We spent eight days in Ahero. It gets increasingly difficult to say goodbye to these close friends. There are lots of tears. On the last day, I finally coaxed Margie's little niece, Shantel, who had been shy all week, and would not let anybody take her picture, into posing for a picture sitting on my knee. Her not-so-sure smile gets the cuteness award for the week.
Our next destination was Kakamega. For this portion of the trip, I invited Violet. In 2015 on this web site, I sought a sponsor for Violet. When no one else stepped forward, I sponsored her myself. We had corresponded over email quite a bit, but this was a chance to get to know her better. I learned that when she was the head girl at her high school, it was she who meted out punishment for various student infractions. The position came with the privilege of eating lunch with the faculty. Instead, Violet would not take her own lunch until every other student had been fed. At college, in her free time she visited prisoners in an atrocious Kenyan jail.
Violet had the opportunity to spend time with Danielle and Jacque, which was great for all of them. While in Kakamega, we played baseball at a couple of new schools. One was a large girls boarding school where we spent a very nice visit in the principal's office. Jacque declared that this was a girls' school and by God the women were going to run this clinic. This was fine with me, as I wandered over to the fence beyond the playing field, where students were coming and going. Within minutes, there was a large group there chatting and asking questions and telling me about student life.

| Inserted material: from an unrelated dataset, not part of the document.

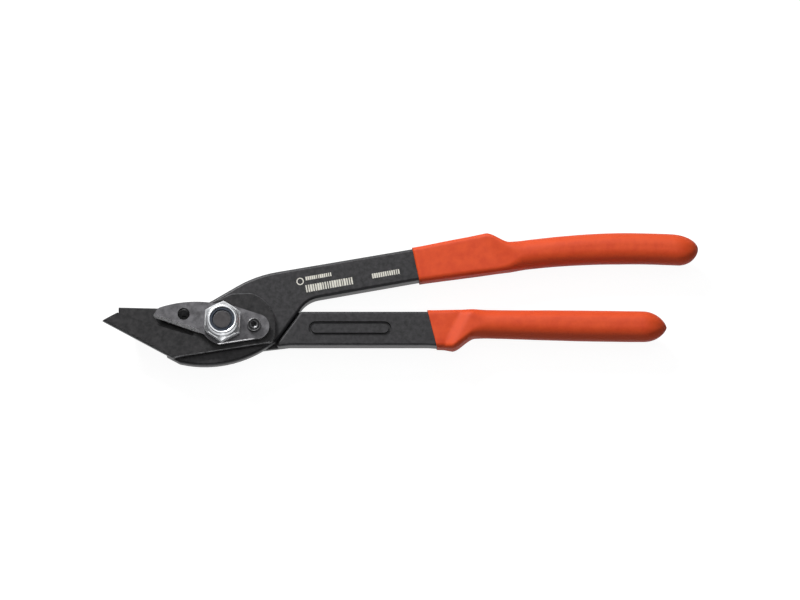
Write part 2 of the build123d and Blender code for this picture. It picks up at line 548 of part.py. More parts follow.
with BuildPart() as guide_plate:
    tail = (GUIDE_TAIL_X, GUIDE_TAIL_Y)
    tail_top, tail_end, tail_bottom = [
        (tail[0] + on_circle(GUIDE_TAIL_RADIUS, a)[0], tail[1] + on_circle(GUIDE_TAIL_RADIUS, a)[1])
        for a in GUIDE_TAIL_ANGLES]
    boss_right, boss_low, boss_left = [on_circle(GUIDE_BOSS_RADIUS, a) for a in GUIDE_BOSS_ANGLES]
    tip = (GUIDE_TIP_X, GUIDE_TIP_Y)
    with BuildSketch(Plane.XY.offset(z_guide)) as guide_outline:
        with BuildLine():
            Line(tip, GUIDE_NOSE)
            ThreePointArc(GUIDE_NOSE, GUIDE_CROWN, GUIDE_NECK)
            Polyline(GUIDE_NECK, GUIDE_SHOULDER, tail_top)
            ThreePointArc(tail_top, tail_end, tail_bottom)
            Line(tail_bottom, boss_right)
            ThreePointArc(boss_right, boss_low, boss_left)
            Line(boss_left, tip)
        make_face()
        for corner, radius in ((tip, GUIDE_TIP_RADIUS), (GUIDE_NOSE, GUIDE_NOSE_RADIUS),
                               (GUIDE_SHOULDER, GUIDE_SHOULDER_RADIUS)):
            fillet(guide_outline.vertices().sort_by_distance(corner)[0], radius)
    extrude(amount=GUIDE_THICKNESS)
    edge = Vector(boss_left[0] - tip[0], boss_left[1] - tip[1], 0)
    bevel_plane = Plane(origin=(*tip, z_nut), x_dir=(edge.Y, -edge.X, 0), z_dir=edge)
    with BuildSketch(bevel_plane.offset(-GUIDE_BEVEL)):
        with BuildLine():
            Polyline((-GUIDE_BEVEL, 0), (GUIDE_BEVEL, 2 * GUIDE_BEVEL), (GUIDE_BEVEL, -GUIDE_BEVEL),
                     (-GUIDE_BEVEL, -GUIDE_BEVEL), close=True)
        make_face()
    extrude(amount=edge.length + GUIDE_BEVEL - GUIDE_BEVEL_STOP, mode=Mode.SUBTRACT)
    tail_middle = ((tail_bottom[0] + boss_right[0]) / 2, (tail_bottom[1] + boss_right[1]) / 2, z_nut)
    tail_edge = guide_plate.edges().group_by(Axis.Z)[-1].sort_by_distance(tail_middle)[0]
    chamfer(tail_edge, PLATE_CHAMFER)
    with Locations((0, 0, z_nut)):
        Hole(pivot_hole, depth=GUIDE_THICKNESS)
    with Locations((GUIDE_SCREW_X, GUIDE_SCREW_Y, z_nut)):
        Hole(GUIDE_SCREW_DIAMETER / 2 + BORE_GAP, depth=GUIDE_THICKNESS)
    with Locations((GUIDE_HOLE_X, GUIDE_HOLE_Y, z_nut)):
        Hole(GUIDE_HOLE_DIAMETER / 2, depth=GUIDE_THICKNESS)
guide_plate.part.label = "guide_plate"
export_step(guide_plate.part, "parts/guide_plate.step")

# ---------------------------------------------------------------- pivot fasteners

hex_flat = HEX_ACROSS_FLATS / 2
hex_reach = 1.02 * HEX_ACROSS_FLATS / sqrt(3)       # just outside the hexagon's corners
corner_drop = (hex_reach - hex_flat) * tan(radians(HEX_CHAMFER_ANGLE))

with BuildPart() as pivot_bolt:
    nut_top = z_nut + NUT_HEIGHT
    pilot_start = z_nut + NUT_HEX_HEIGHT
    with BuildSketch():
        RegularPolygon(hex_flat, 6, major_radius=False, rotation=BOLT_HEX_TURN)
    extrude(amount=BOLT_HEAD_HEIGHT)
    with BuildSketch(Plane.XZ):
        with BuildLine():
            Polyline((0, 0), (hex_flat, 0), (hex_reach, corner_drop), (hex_reach, BOLT_HEAD_HEIGHT),
                     (0, BOLT_HEAD_HEIGHT), close=True)
        make_face()
    revolve(axis=Axis.Z, mode=Mode.INTERSECT)
    with BuildSketch(Plane.XY.offset(BOLT_HEAD_HEIGHT)):
        Circle(PIVOT_DIAMETER / 2)
    extrude(amount=pilot_start - BOLT_HEAD_HEIGHT)
    with BuildSketch(Plane.XY.offset(pilot_start)):
        Circle(pilot_radius)
    extrude(amount=nut_top - PILOT_RECESS - pilot_start)
    chamfer(pivot_bolt.edges().group_by(Axis.Z)[-1], PILOT_CHAMFER)
pivot_bolt.part.label = "pivot_bolt"
export_step(pivot_bolt.part, "parts/pivot_bolt.step")

with BuildPart() as pivot_washer:
    with BuildSketch(Plane.XY.offset(z_washer)):
        Circle(WASHER_DIAMETER / 2)
        Circle(pivot_hole, mode=Mode.SUBTRACT)
    extrude(amount=WASHER_THICKNESS)
    chamfer(pivot_washer.edges().group_by(Axis.Z)[0].sort_by(SortBy.RADIUS)[-1], GROUND_EDGE)
pivot_washer.part.label = "pivot_washer"
export_step(pivot_washer.part, "parts/pivot_washer.step")

insert_bottom = z_nut + NUT_HEX_HEIGHT
insert_top = z_nut + NUT_HEIGHT - COLLAR_LIP

with BuildPart() as lock_nut:
    with BuildSketch(Plane.XY.offset(z_nut)):
        RegularPolygon(hex_flat, 6, major_radius=False, rotation=HEX_TURN)
    extrude(amount=NUT_HEX_HEIGHT)
    with BuildSketch(Plane.XZ):
        with BuildLine():
            Polyline((0, z_nut), (hex_flat, z_nut), (hex_reach, z_nut + corner_drop),
                     (hex_reach, insert_bottom - NUT_CONE_HEIGHT),
                     (collar_radius + NUT_CONE_MARGIN, insert_bottom),
                     (0, insert_bottom), close=True)
        make_face()
    revolve(axis=Axis.Z, mode=Mode.INTERSECT)
    with BuildSketch(Plane.XY.offset(insert_bottom)):
        Circle(collar_radius)
    extrude(amount=NUT_HEIGHT - NUT_HEX_HEIGHT)
    fillet(lock_nut.edges().group_by(Axis.Z)[-1], COLLAR_ROUNDING)
    with Locations((0, 0, z_nut + NUT_HEIGHT)):
        Hole(pivot_hole + COLLAR_OPENING, depth=COLLAR_LIP)
    with Locations((0, 0, insert_top)):
        Hole(insert_radius, depth=insert_top - insert_bottom)
    with Locations((0, 0, insert_bottom)):
        Hole(pivot_hole, depth=NUT_HEX_HEIGHT)
lock_nut.part.label = "lock_nut"
export_step(lock_nut.part, "parts/lock_nut.step")

with BuildPart() as lock_nut_insert:
    with BuildSketch(Plane.XY.offset(insert_bottom)):
        Circle(insert_radius)
        Circle(pilot_radius + BORE_GAP, mode=Mode.SUBTRACT)
    extrude(amount=insert_top - insert_bottom)
lock_nut_insert.part.label = "lock_nut_insert"
export_step(lock_nut_insert.part, "parts/lock_nut_insert.step")

# ---------------------------------------------------------------- screws

with BuildPart() as guide_screw:
    here = (GUIDE_SCREW_X, GUIDE_SCREW_Y)
    with BuildSketch(Plane.XY.offset(z_nut)):
        with Locations(here):
            Circle(GUIDE_SCREW_HEAD_DIAMETER / 2)
    extrude(amount=GUIDE_SCREW_HEAD_HEIGHT)
    fillet(guide_screw.edges().group_by(Axis.Z)[-1], GUIDE_SCREW_HEAD_ROUNDING)
    with BuildSketch(Plane.XY.offset(z_nut + GUIDE_SCREW_HEAD_HEIGHT)):
        with Locations(here):
            RegularPolygon(GUIDE_SCREW_SOCKET / 2, 6, major_radius=False)
    extrude(amount=-GUIDE_SCREW_HEAD_HEIGHT / 2, mode=Mode.SUBTRACT)
    with BuildSketch(Plane.XY.offset(z_foot - GUIDE_SCREW_REACH)):
        with Locations(here):
            Circle(GUIDE_SCREW_DIAMETER / 2)
    extrude(amount=z_nut - z_foot + GUIDE_SCREW_REACH)
guide_screw.part.label = "guide_screw"
export_step(guide_screw.part, "parts/guide_screw.step")

with BuildPart() as blade_screws:
    head_top = z_blade_top - BLADE_SCREW_SINK
    head_height = (BLADE_SCREW_HEAD_DIAMETER - BLADE_SCREW_DIAMETER) / 2
    for x in BLADE_SCREW_X:
        with BuildSketch(Plane((x, BLADE_SCREW_Y, 0), x_dir=(1, 0, 0), z_dir=(0, -1, 0))):
            with BuildLine():
                Polyline((0, z_lap - BLADE_SCREW_REACH),
                         (BLADE_SCREW_DIAMETER / 2, z_lap - BLADE_SCREW_REACH),
                         (BLADE_SCREW_DIAMETER / 2, head_top - head_height),
                         (BLADE_SCREW_HEAD_DIAMETER / 2, head_top), (0, head_top), close=True)
            make_face()
        revolve(axis=Axis((x, BLADE_SCREW_Y, 0), (0, 0, 1)))
    with BuildSketch(Plane.XY.offset(head_top)):
        with Locations(*[(x, BLADE_SCREW_Y) for x in BLADE_SCREW_X]):
            RegularPolygon(BLADE_SCREW_SOCKET / 2, 6, major_radius=False)
    extrude(amount=-head_height, mode=Mode.SUBTRACT)
blade_screws.part.label = "blade_screws"
export_step(blade_screws.part, "parts/blade_screws.step")

# ---------------------------------------------------------------- grips

upper_grip_body, lower_grip_body = grip_body(upper_lever), grip_body(lower_lever)

with BuildPart() as upper_grip:
    add(upper_grip_body)
    add(upper_handle.part, mode=Mode.SUBTRACT)
upper_grip.part.label = "upper_grip"
export_step(upper_grip.part, "parts/upper_grip.step")

with BuildPart() as lower_grip:
    add(lower_grip_body)
    add(lower_handle.part, mode=Mode.SUBTRACT)
lower_grip.part.label = "lower_grip"
export_step(lower_grip.part, "parts/lower_grip.step")
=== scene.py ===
"""Looks of a steel-strap cutter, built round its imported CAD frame.

Two crossed forged levers turn on one pivot bolt. The levers, blades, plate, bolt and washer keep
the frame's own meshes and get their finishes here. The dipped grips, the lock nut, the guide
screw and the printed marks are built here, in the frame's metres.
"""

import logging
import math
from dataclasses import dataclass, field
from enum import Enum
from typing import Optional, Sequence, Union

import bmesh
import bpy
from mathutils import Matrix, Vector, noise


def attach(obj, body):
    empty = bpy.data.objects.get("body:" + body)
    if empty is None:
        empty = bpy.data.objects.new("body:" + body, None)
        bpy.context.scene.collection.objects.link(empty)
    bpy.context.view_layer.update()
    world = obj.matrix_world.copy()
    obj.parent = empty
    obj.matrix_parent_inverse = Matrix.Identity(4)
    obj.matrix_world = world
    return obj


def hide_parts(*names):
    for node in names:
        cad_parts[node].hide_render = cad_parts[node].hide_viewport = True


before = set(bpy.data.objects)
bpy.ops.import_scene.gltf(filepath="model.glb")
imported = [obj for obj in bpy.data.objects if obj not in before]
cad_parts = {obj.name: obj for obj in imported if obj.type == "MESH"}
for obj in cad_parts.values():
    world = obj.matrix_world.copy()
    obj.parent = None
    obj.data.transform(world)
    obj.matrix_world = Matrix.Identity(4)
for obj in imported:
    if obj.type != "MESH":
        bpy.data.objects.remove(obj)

MM = 0.001
LIP_ROLL = 0.45  # radius of a grip's rolled lip, in millimetres
WHOLE_HEXAGON = 99.0  # a radius past every corner, so that no corner is rounded
STREAK = 0.12  # how much rougher a finish is on its patches
LOG = logging.getLogger("strap_cutter")

Point2 = tuple[float, float]
SocketValue = Union[float, int, str, Sequence[float], bpy.types.NodeSocket, bpy.types.Material]


class Body(str, Enum):
    """The frame's two rigid bodies."""

    UPPER = "upper_lever"
    LOWER = "lower_lever"


class Slot(str, Enum):
    """Names of material slots for the pieces built here; nothing in the script uses them."""

    ZINC = "zinc_plate"
    SCREW = "black_screw"
    GRIP = "grip_vinyl"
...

This anecdote is not to demean the message that these adventurous women volunteers delivered to the young people we saw. The message was delivered with passion, kindness, dignity and strength and was extremely well-received. But given the kind of friendships that form between the participants in one of these trips, and the ribbing that goes on, I have to share this. After the baseball clinic at the girls school, Jacque was giving a pep talk to the assembled 100 or so girls. Just as she got to the part about how girls could do anything, she took a step back and tripped over the equipment bag, tumbling ass over teakettle. The girls were startled, but Danielle and I were convulsing with laughter.
We traveled out to Masai Mara for a couple days of rest and game drives. We stayed at a ridiculously nice tent camp, like something out of Queen of the Nile. I felt it was too nice but the women were glad for it. Jacque had been battling pneumonia prior to the trip, and unfortunately it came back by the time we reached Masai Mara. I was worried about her when we left Kakamega and traveled back through Kisumu. Against my better judgment I did not insist that she go to Aga Khan Hosptial. By the time she was really sick, we were in the middle of nowhere. Amazingly, there was a medical clinic with a doctor on duty at a resort not far from our tent camp. Lesson learned, if I think one of our volunteers needs medical attention before we head for the bush, I will insist on getting it.
The safari was amazing, as usual. The highlight was seeing a leopard in a tree, of which we enjoyed a great and undisturbed view for nearly half an hour.
Travel home was uneventful. Jacque and Danielle made a beeline for the spa at the Frankfurt airport.